In bear markets, I usually sell on 15-20% gains. I never want to risk the corrective swings. We’re not in a bear market yet but when you experience it, you’ll notice it’s easier to trade because you are no longer not knowing when to sell. However, if you’re on the wrong side, you could end up losing more.
This isn’t a financial advice blog, but what I listed above should be taken into consideration as you think about your own personal style.
In summary, expect corrections to happen. Don’t put more into volatile assets than you are worried to lose. Set stop losses to preserve gains. Take profits on the way up or on swings and remember to utilize limit orders to mentally control your targets.
Hope that helps! I believe we going to see some bull runs that may make us “accept” this as a reality, but I believe this is a bubble and we are in irrational pricing territory.

Jeff is seeing the crypto markets as a bubble. I completely agree but that is no reason to ‘go all in’ with your hard-earned money. You need education first. Only the educated are in the position to win.

Rich dad simply said, “It is not possible to predict the markets, but it is important that we be prepared for whichever direction it decides to go.”

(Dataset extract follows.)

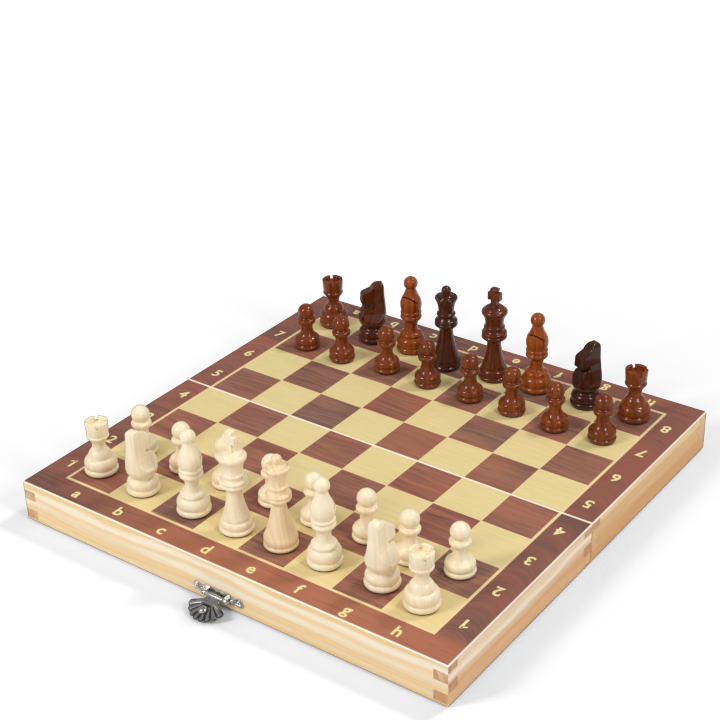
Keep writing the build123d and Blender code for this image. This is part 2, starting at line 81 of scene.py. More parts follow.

He also said, “Bull markets seem to go on forever, which causes people to become sloppy, foolish, and complacent.”

Today, times are pretty good for investors. The question is, are you ready for the next bear market? Because it will come, and while it’s easy to make money in a bull market, only qualified, educated investors will make money in the next bear market.

Take advantage of this time to invest not only in the markets, but also in your financial education. It will pay big dividends when others are losing it all.